YOUR GOAL - Exactly and only the lines from the one containing "# Feet: one pad in each seat" through the close of the entries below are to be set down.

STORED ROWS -
[Begin]

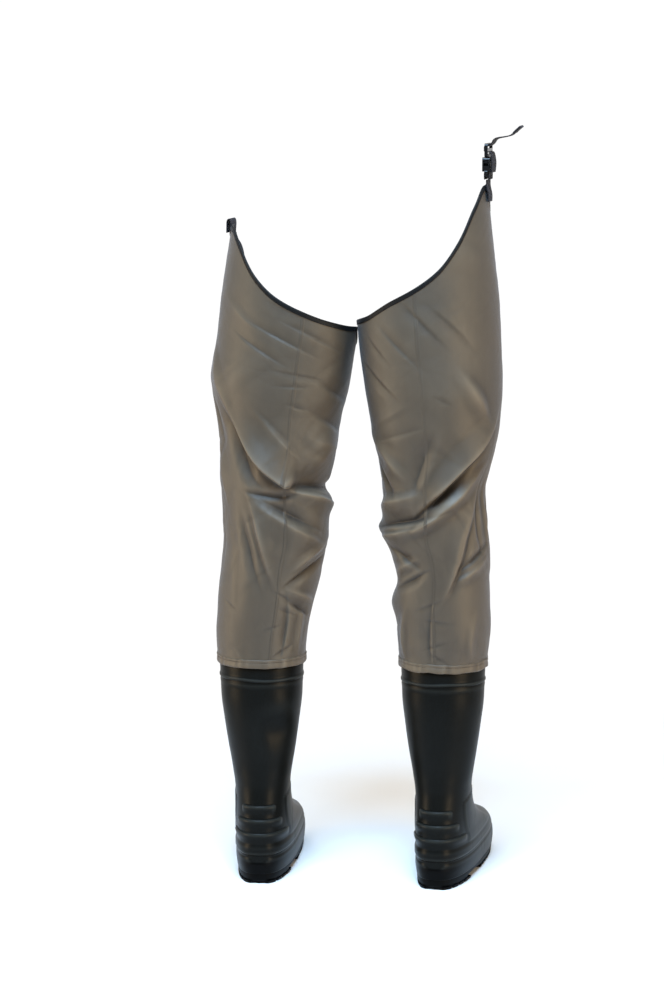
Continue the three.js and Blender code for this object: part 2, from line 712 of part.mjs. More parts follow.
// The belt webbing: up the outside, through the tongue's two slots, then free.
function strapWebbing(standing) {
  const face = TONGUE_HALF_THICKNESS + GAP + WEB / 2 + 0.6;
  const outside = SOCKET_HALF_THICKNESS + GAP + WEB;
  const lowMiddle = lowSlot + TONGUE_SLOT / 2;
  const highMiddle = highSlot + TONGUE_SLOT / 2;
  const threaded = [
    [outside, SOCKET_FOOT + 6], [outside + 0.6, socketBody + 12], [outside - 1, lowMiddle - 4],
    [face, lowMiddle - 0.6], [-face + 0.6, lowMiddle + 0.4], [-face, lowMiddle + 1.8],
    [-face, highMiddle - 1.8], [-face + 0.6, highMiddle - 0.4], [face - 0.6, highMiddle + 0.2],
  ];
  const standingTail = [
    [7, highMiddle + 4], [10, highMiddle + 9], [15, highMiddle + 11.5],
    [24, highMiddle + 13], [33, highMiddle + 15.5], [38, highMiddle + 19],
    [42, highMiddle + 23], [49, highMiddle + 29],
  ];
  const hangingTail = [
    [6, highMiddle + 5], [6.5, highMiddle + 12], [6.5, highMiddle + 20],
    [6, highMiddle + 26], [5.5, highMiddle + 30], [5.5, highMiddle + 38],
  ];
  const points = [...threaded, ...(standing ? standingTail : hangingTail)];
  const folded = points.length - 2;
  const thicknesses = points.map((unused, i) => (i < folded ? WEB : 3 * WEB));
  thicknesses[points.length - 1] = 2 * WEB;
  return ribbon(points, thicknesses);
}

function makeStrap(leg, upper) {
  const anchorOffset = 2 * GAP + BINDING_THICKNESS + WEB / 2;
  const span = upper.top(0) - upper.bottom(0);
  const wallAt = (rise) => {
    const place = upper.point(0, 1 + rise / span, anchorOffset);
    return [leg.side * place.x, place.z];
  };
  const foldTop = 8;
  const [edgeOut, edgeUp] = wallAt(BINDING_SEAT + 2 * BINDING_THICKNESS);
  const anchor = [wallAt(-ANCHOR_LENGTH), wallAt(-ANCHOR_LENGTH / 2), [edgeOut, edgeUp]];
  const pivot = { out: edgeOut, up: edgeUp + 4 };
  if (leg.strapStands) {
    anchor.push([edgeOut, edgeUp + 4]);
  } else {
    const inward = 2 * (anchorOffset + SOCKET_HALF_THICKNESS) - 1;
    pivot.out = edgeOut - inward;
    pivot.up = edgeUp - HANGING_DROP;
    anchor.push([edgeOut, edgeUp + 3], [edgeOut - inward / 2, edgeUp + foldTop],
      [pivot.out, edgeUp + 3], [pivot.out, pivot.up]);
  }
  const across = (leg.stations.at(-1).y);
  const inLeg = (geometry) => {
    geometry.translate(0, across, 0);
    if (leg.side < 0) geometry.rotateZ(Math.PI).translate(0, 2 * across, 0);
    return geometry;
  };
  addPiece(leg, 'strap_anchor', inLeg(ribbon(anchor)), WEBBING());

  // A strap that hangs is turned over the edge, to the inside of the leg.
  const place = (geometry) => {
    if (!leg.strapStands) geometry.rotateY(Math.PI);
    return inLeg(geometry.translate(pivot.out, 0, pivot.up));
  };
  addPiece(leg, 'web_loop', place(webLoop()), WEBBING());
  addPiece(leg, 'buckle_socket', place(buckleSocket()), BUCKLE_PLASTIC());
  addPiece(leg, 'buckle_tongue', place(buckleTongue()), BUCKLE_PLASTIC());
  addPiece(leg, 'buckle_arm_front', place(buckleArm(-1)), BUCKLE_PLASTIC());
  addPiece(leg, 'buckle_arm_rear', place(buckleArm(1)), BUCKLE_PLASTIC());
  addPiece(leg, 'strap_webbing', place(strapWebbing(leg.strapStands)), WEBBING());
}

// ------------------------------------------------------------------ assembly

for (const leg of [LEFT, RIGHT]) {
  makeBoot(leg);
  makeStrap(leg, makeLegFabric(leg));
}

// The origin is the middle of the footprint box, on the floor.
const extent = new THREE.Box3().setFromObject(model, true);
const middle = extent.getCenter(new THREE.Vector3());
model.position.set(-middle.x, -middle.y, -extent.min.z);
model.updateMatrixWorld(true);

export default model;
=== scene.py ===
import json
import math

import bpy
import numpy as np
from mathutils import Matrix, Vector, noise


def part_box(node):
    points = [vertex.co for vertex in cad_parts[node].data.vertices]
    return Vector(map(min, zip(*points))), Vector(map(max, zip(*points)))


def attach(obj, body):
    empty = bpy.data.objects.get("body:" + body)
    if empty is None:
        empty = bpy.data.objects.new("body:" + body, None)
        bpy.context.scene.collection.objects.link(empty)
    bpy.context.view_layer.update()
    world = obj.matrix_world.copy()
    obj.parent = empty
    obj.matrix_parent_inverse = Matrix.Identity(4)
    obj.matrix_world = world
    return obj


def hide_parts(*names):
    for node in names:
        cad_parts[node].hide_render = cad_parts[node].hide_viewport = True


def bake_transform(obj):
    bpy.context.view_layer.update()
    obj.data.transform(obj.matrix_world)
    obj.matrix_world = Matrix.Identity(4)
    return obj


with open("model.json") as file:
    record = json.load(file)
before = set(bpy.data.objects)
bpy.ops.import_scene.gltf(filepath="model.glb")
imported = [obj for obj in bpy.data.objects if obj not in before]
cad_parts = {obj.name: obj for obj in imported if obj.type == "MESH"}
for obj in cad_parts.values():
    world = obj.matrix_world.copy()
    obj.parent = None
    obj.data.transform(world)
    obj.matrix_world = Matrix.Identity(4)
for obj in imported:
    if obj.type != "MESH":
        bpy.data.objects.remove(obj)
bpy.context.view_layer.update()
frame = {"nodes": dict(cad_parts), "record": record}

scene = bpy.context.scene
MM = 0.001

# ------------------------------------------------------------------ the legs
# Lengths are in millimetres. Out is measured from the mid plane between the
# legs, back along +Y, and up from the floor. Angles go round a leg from the
# outer hip (0) by the back (90) to the crotch (180) and the front (270).

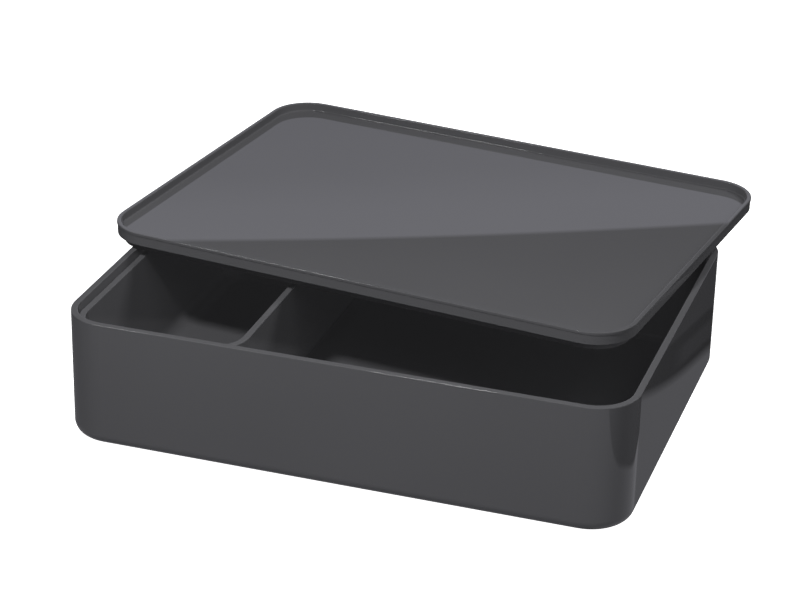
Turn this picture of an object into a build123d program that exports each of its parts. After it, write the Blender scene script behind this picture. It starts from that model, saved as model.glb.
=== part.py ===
"""A lidded storage box for the desk, with a loose tray standing in its left third.

Lengths are in millimetres and angles in degrees. The origin is the middle of the box's
footprint, on the surface that it stands on. X runs along the long front, to the right
of someone who faces it, Y runs to the back and Z up. The lid lies open: slid back,
turned a little, and resting on the box's rim by the lip under it.
"""
import os

from build123d import *

# Outer box
box_length = 270.0
box_depth = 200.0
box_height = 62.3
corner_radius = 21.0
box_wall = 3.25
box_floor = 2.6
box_bottom_round = 5.5
box_floor_round = 3.0
box_rim_round = 0.5

# Feet, round pads set into the underside
foot_diameter = 12.0
foot_proud = 0.8
foot_seat_depth = 0.8
foot_seat_gap = 0.2
foot_inset = 24.0
foot_edge_round = 0.3

# Lid, whose outline is the box's
lid_side_height = 6.1
lid_rim_width = 2.2
lid_recess_depth = 4.1
lid_recess_round = 0.8
lid_bead_height = 1.3
lid_bead_overhang = 0.3
lid_edge_round = 0.4

# Lip under the lid, which drops inside the box's rim
lip_depth = 4.0
lip_wall = 1.8
lip_gap = 0.3
lip_edge_round = 0.6

# Where the lid lies while it is open
lid_turn = -7.12
lid_shift_right = -3.45
lid_shift_back = 65.4

# Tray
tray_width = 83.4
tray_wall = 3.15
tray_floor = 2.4
tray_side_gap = 0.3
tray_lid_gap = 0.15
tray_draft = 3.0
tray_bottom_round = 9.0
tray_floor_round = 7.5
tray_rim_round = 0.5

# Levels
floor_level = foot_proud + box_floor
rim_level = foot_proud + box_height
tray_rim_level = rim_level - lip_depth - tray_lid_gap

# Distances between the feet
foot_spread_right = box_length - 2 * foot_inset
foot_spread_back = box_depth - 2 * foot_inset

# Planes
underside = Plane.XY.offset(foot_proud)
rim_plane = Plane.XY.offset(rim_level)
lid_seat = Plane(
    origin=(lid_shift_right, lid_shift_back, rim_level),
    x_dir=Vector(1, 0, 0).rotate(Axis.Z, lid_turn),
    z_dir=(0, 0, 1),
)
lid_flange = lid_seat.offset(lip_depth)
lid_top = lid_flange.offset(lid_side_height)
tray_centre = tray_width / 2 + tray_side_gap + box_wall - box_length / 2
tray_mouth = Plane(origin=(tray_centre, 0, tray_rim_level), z_dir=(0, 0, -1))


def footprint(inset, mode=Mode.ADD):
    """Draw the box's rounded outline, drawn in on every side by an inset."""
    RectangleRounded(
        box_length - 2 * inset,
        box_depth - 2 * inset,
        corner_radius - inset,
        mode=mode,
    )


def tray_outline(inset):
    """Draw the tray's rounded outline at its rim, drawn in by an inset."""
    edge = box_wall + tray_side_gap
    depth = box_depth - 2 * edge
    RectangleRounded(tray_width - 2 * inset, depth - 2 * inset, corner_radius - edge - inset)


def level_faces(part):
    """List the part's level faces from the lowest to the highest."""
    return part.faces().filter_by(Axis.Z).sort_by(Axis.Z)


# Outer box: straight walls on a rounded bottom, with round seats for the feet
with BuildPart() as outer_box:
    with BuildSketch(underside):
        footprint(0)
    extrude(amount=box_height)
    fillet(outer_box.edges().group_by(Axis.Z)[0], box_bottom_round)
    with BuildSketch(rim_plane):
        footprint(box_wall)
    extrude(amount=box_floor - box_height, mode=Mode.SUBTRACT)
    fillet(level_faces(outer_box)[1].outer_wire().edges(), box_floor_round)
    fillet(level_faces(outer_box)[-1].edges(), box_rim_round)
    with BuildSketch(underside):
        with GridLocations(foot_spread_right, foot_spread_back, 2, 2):
            Circle(foot_diameter / 2 + foot_seat_gap)
    extrude(amount=foot_seat_depth, mode=Mode.SUBTRACT)

# Tray: drafted walls, so that it stands clear of the box lower down
with BuildPart() as insert_tray:
    with BuildSketch(tray_mouth):
        tray_outline(0)
    extrude(amount=tray_rim_level - floor_level, taper=tray_draft)
    fillet(level_faces(insert_tray)[0].edges(), tray_bottom_round)
    with BuildSketch(tray_mouth):
        tray_outline(tray_wall)
    extrude(
        amount=tray_rim_level - floor_level - tray_floor,
        taper=tray_draft,
        mode=Mode.SUBTRACT,
    )
    fillet(level_faces(insert_tray)[1].edges(), tray_floor_round)
    fillet(level_faces(insert_tray)[-1].edges(), tray_rim_round)

# Lid: a recessed top inside a raised rim, and a lip below that holds it on the box
with BuildPart() as lid:
    with BuildSketch(lid_flange):
        footprint(lid_bead_overhang)
    extrude(amount=lid_side_height)
    with BuildSketch(lid_top):
        footprint(0)
    extrude(amount=-lid_bead_height)
    with BuildSketch(lid_top):
        footprint(lid_rim_width)
    extrude(amount=-lid_recess_depth, mode=Mode.SUBTRACT)
    fillet(level_faces(lid)[1].edges(), lid_recess_round)
    fillet(level_faces(lid)[-1].edges(), lid_edge_round)
    with BuildSketch(lid_seat):
        footprint(box_wall + lip_gap)
        footprint(box_wall + lip_gap + lip_wall, mode=Mode.SUBTRACT)
    extrude(amount=lip_depth)
    fillet(level_faces(lid)[0].edges(), lip_edge_round)

pieces = {"outer_box": outer_box, "insert_tray": insert_tray, "lid": lid}

# Feet: one pad in each seat
foot_corners = {
    "foot_front_left": (-1, -1),
    "foot_front_right": (1, -1),
    "foot_back_left": (-1, 1),
    "foot_back_right": (1, 1),
}
for name, (right, back) in foot_corners.items():
    with BuildPart() as pieces[name]:
        with BuildSketch(Plane.XY):
            with Locations((right * foot_spread_right / 2, back * foot_spread_back / 2)):
                Circle(foot_diameter / 2)
        extrude(amount=foot_proud + foot_seat_depth)
        fillet(pieces[name].edges().group_by(Axis.Z)[0], foot_edge_round)

os.makedirs("parts", exist_ok=True)
for name, piece in pieces.items():
    piece.part.label = name
    export_step(piece.part, f"parts/{name}.step")
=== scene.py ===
"""How the lidded desk storage box looks: its finishes, the floor, the light and the camera.

Lengths are in metres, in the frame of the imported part.
"""

import itertools
import math

import bpy
from mathutils import Matrix, Vector

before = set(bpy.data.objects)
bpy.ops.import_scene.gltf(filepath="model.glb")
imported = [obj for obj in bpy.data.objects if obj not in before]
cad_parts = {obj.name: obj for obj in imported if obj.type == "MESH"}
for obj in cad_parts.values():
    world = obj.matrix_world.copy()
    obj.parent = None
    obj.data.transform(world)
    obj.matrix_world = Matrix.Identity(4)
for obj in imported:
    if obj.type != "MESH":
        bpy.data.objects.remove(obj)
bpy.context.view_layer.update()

# Camera
CAMERA_PLACE = (0.33686, -1.05428, 0.57177)
CAMERA_RIGHT = (0.94886, 0.31503, 0.02051)
CAMERA_UP = (-0.15181, 0.39836, 0.90458)
CAMERA_LENS = 115.065
SENSOR_WIDTH = 36.0

# Point that the key light, the glints and the soft lights face
LIGHT_TARGET = (0.0, -0.03, 0.03)

# Key light, which throws the soft-edged shadows inside the box
KEY_PLACE = (-0.1073, -0.4038, 0.5416)
KEY_SIZE = (0.078, 0.054)
KEY_POWER = 4.4

# Glints, lights that only the polished edges of the rims show
GLINT_PLACE = (-0.108, -0.408, 0.545)
GLINT_SIZE = (0.084, 0.054)
GLINT_POWER = 0.8
LEFT_GLINT_PLACE = (-0.43, -0.31, 0.70)
LEFT_GLINT_SIZE = (0.2, 0.05)
LEFT_GLINT_POWER = 1.0

# Soft lights, which lift the insides of the box
SOFT_SIZE = 0.4
SOFT_FRONT_PLACE = (0.5, -0.36, 0.48)
SOFT_FRONT_POWER = 1.3
SOFT_BACK_PLACE = (0.45, 0.35, 0.7)
SOFT_BACK_POWER = 4.0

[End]

EXERCISE RESULT -
# Feet: one pad in each seat
foot_corners = {
    "foot_front_left": (-1, -1),
    "foot_front_right": (1, -1),
    "foot_back_left": (-1, 1),
    "foot_back_right": (1, 1),
}
for name, (right, back) in foot_corners.items():
    with BuildPart() as pieces[name]:
        with BuildSketch(Plane.XY):
            with Locations((right * foot_spread_right / 2, back * foot_spread_back / 2)):
                Circle(foot_diameter / 2)
        extrude(amount=foot_proud + foot_seat_depth)
        fillet(pieces[name].edges().group_by(Axis.Z)[0], foot_edge_round)

os.makedirs("parts", exist_ok=True)
for name, piece in pieces.items():
    piece.part.label = name
    export_step(piece.part, f"parts/{name}.step")
=== scene.py ===
"""How the lidded desk storage box looks: its finishes, the floor, the light and the camera.

Lengths are in metres, in the frame of the imported part.
"""

import itertools
import math

import bpy
from mathutils import Matrix, Vector

before = set(bpy.data.objects)
bpy.ops.import_scene.gltf(filepath="model.glb")
imported = [obj for obj in bpy.data.objects if obj not in before]
cad_parts = {obj.name: obj for obj in imported if obj.type == "MESH"}
for obj in cad_parts.values():
    world = obj.matrix_world.copy()
    obj.parent = None
    obj.data.transform(world)
    obj.matrix_world = Matrix.Identity(4)
for obj in imported:
    if obj.type != "MESH":
        bpy.data.objects.remove(obj)
bpy.context.view_layer.update()

# Camera
CAMERA_PLACE = (0.33686, -1.05428, 0.57177)
CAMERA_RIGHT = (0.94886, 0.31503, 0.02051)
CAMERA_UP = (-0.15181, 0.39836, 0.90458)
CAMERA_LENS = 115.065
SENSOR_WIDTH = 36.0

# Point that the key light, the glints and the soft lights face
LIGHT_TARGET = (0.0, -0.03, 0.03)

# Key light, which throws the soft-edged shadows inside the box
KEY_PLACE = (-0.1073, -0.4038, 0.5416)
KEY_SIZE = (0.078, 0.054)
KEY_POWER = 4.4

# Glints, lights that only the polished edges of the rims show
GLINT_PLACE = (-0.108, -0.408, 0.545)
GLINT_SIZE = (0.084, 0.054)
GLINT_POWER = 0.8
LEFT_GLINT_PLACE = (-0.43, -0.31, 0.70)
LEFT_GLINT_SIZE = (0.2, 0.05)
LEFT_GLINT_POWER = 1.0

# Soft lights, which lift the insides of the box
SOFT_SIZE = 0.4
SOFT_FRONT_PLACE = (0.5, -0.36, 0.48)
SOFT_FRONT_POWER = 1.3
SOFT_BACK_PLACE = (0.45, 0.35, 0.7)
SOFT_BACK_POWER = 4.0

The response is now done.